[WHAT THIS TASK INVOLVES]
Below are records to be output exactly, every one of them.

===== GIVEN DATA =====

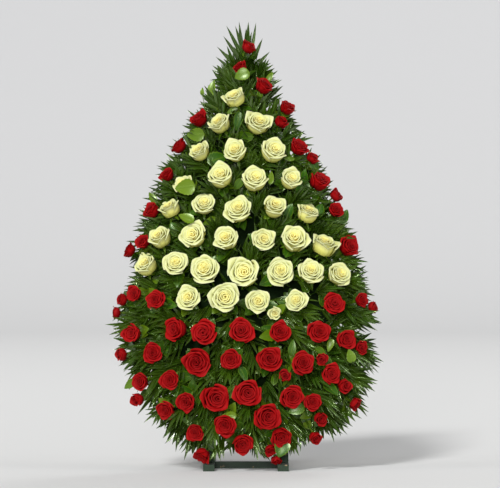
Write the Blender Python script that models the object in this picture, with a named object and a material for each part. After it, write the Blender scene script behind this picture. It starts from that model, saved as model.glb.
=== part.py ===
"""A standing teardrop funeral wreath: cut roses and palm fronds stuck in a foam pad on a wooden stand.

Metres, +Z up, the front faces -Y. The origin is on the floor, under the middle of the base lath.
"""

import math
import random

import bmesh
import bpy
import numpy as np
from mathutils import Matrix, Vector

MM = 0.001
SEAT_GAP = 0.3 * MM  # between a piece and what carries it

# The wreath's outline, as seen from the front, and its depth
WREATH_LOW = 15 * MM
WREATH_HIGH = 1210 * MM
WREATH_HALF_WIDTH = 355 * MM
WREATH_HEART = 430 * MM  # the height that the outline is measured round
POINTEDNESS = 1.2
CHORD = 12 * MM  # an outline's direction is read over twice this length, so that its point looks straight up
TURNS_READ = 200  # points that half an outline is measured at
LEAN = math.radians(12)
BACK_AT_FLOOR = -60 * MM  # where the leaning back plane would meet the floor
BLOOM_DEPTH_MIDDLE = 165 * MM
BLOOM_DEPTH_RIM = 60 * MM
DOME_POWER = 2.4
BLOOM_TILT = 1.5  # how much more than the dome a bloom turns outwards
SLOPE_STEP = 2 * MM  # half the stretch that the dome's slope is read over
WELD = 0.01 * MM  # points closer than this are one point
DICE_SEED = 12

# The foam pad and the panel behind it, along the leaning plane
FOAM_LOW = 134 * MM
FOAM_HIGH = 1100 * MM
FOAM_HALF_WIDTH = 245 * MM
FOAM_HEART = 450 * MM
FOAM_EDGE = 34 * MM
FOAM_MIDDLE = 100 * MM
FOAM_SIDES = 36
FOAM_RINGS = (0.86, 0.62, 0.32)
PANEL_MARGIN = 6 * MM
PANEL_THICK = 6 * MM

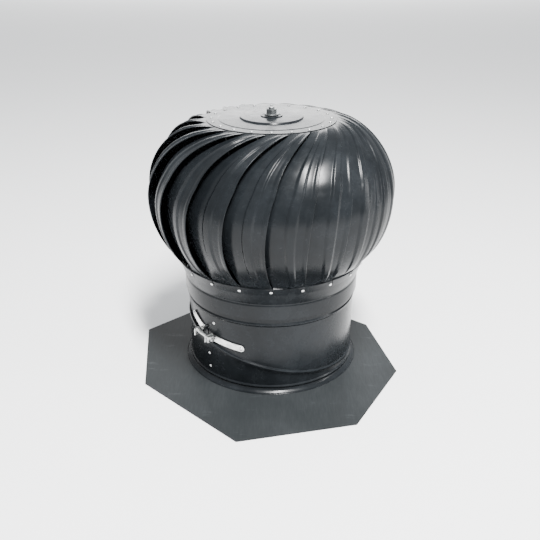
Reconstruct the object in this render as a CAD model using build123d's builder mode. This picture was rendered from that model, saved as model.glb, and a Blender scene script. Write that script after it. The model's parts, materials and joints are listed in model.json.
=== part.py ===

=====

[RESPONSE]
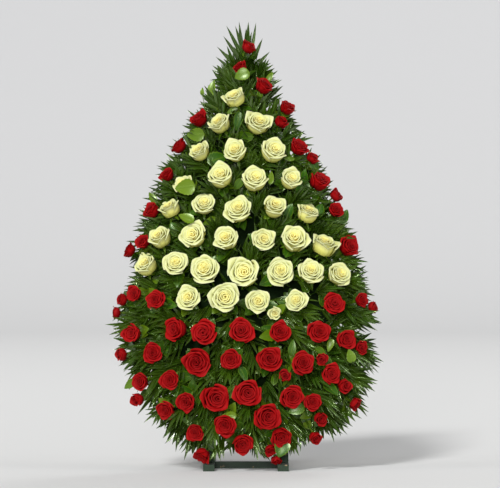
Write the Blender Python script that models the object in this picture, with a named object and a material for each part. After it, write the Blender scene script behind this picture. It starts from that model, saved as model.glb.
=== part.py ===
"""A standing teardrop funeral wreath: cut roses and palm fronds stuck in a foam pad on a wooden stand.

Metres, +Z up, the front faces -Y. The origin is on the floor, under the middle of the base lath.
"""

import math
import random

import bmesh
import bpy
import numpy as np
from mathutils import Matrix, Vector

MM = 0.001
SEAT_GAP = 0.3 * MM  # between a piece and what carries it

# The wreath's outline, as seen from the front, and its depth
WREATH_LOW = 15 * MM
WREATH_HIGH = 1210 * MM
WREATH_HALF_WIDTH = 355 * MM
WREATH_HEART = 430 * MM  # the height that the outline is measured round
POINTEDNESS = 1.2
CHORD = 12 * MM  # an outline's direction is read over twice this length, so that its point looks straight up
TURNS_READ = 200  # points that half an outline is measured at
LEAN = math.radians(12)
BACK_AT_FLOOR = -60 * MM  # where the leaning back plane would meet the floor
BLOOM_DEPTH_MIDDLE = 165 * MM
BLOOM_DEPTH_RIM = 60 * MM
DOME_POWER = 2.4
BLOOM_TILT = 1.5  # how much more than the dome a bloom turns outwards
SLOPE_STEP = 2 * MM  # half the stretch that the dome's slope is read over
WELD = 0.01 * MM  # points closer than this are one point
DICE_SEED = 12

# The foam pad and the panel behind it, along the leaning plane
FOAM_LOW = 134 * MM
FOAM_HIGH = 1100 * MM
FOAM_HALF_WIDTH = 245 * MM
FOAM_HEART = 450 * MM
FOAM_EDGE = 34 * MM
FOAM_MIDDLE = 100 * MM
FOAM_SIDES = 36
FOAM_RINGS = (0.86, 0.62, 0.32)
PANEL_MARGIN = 6 * MM
PANEL_THICK = 6 * MM

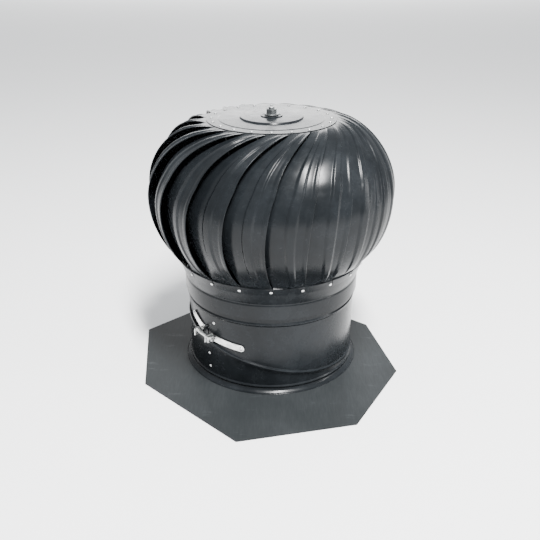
Reconstruct the object in this render as a CAD model using build123d's builder mode. This picture was rendered from that model, saved as model.glb, and a Blender scene script. Write that script after it. The model's parts, materials and joints are listed in model.json.
=== part.py ===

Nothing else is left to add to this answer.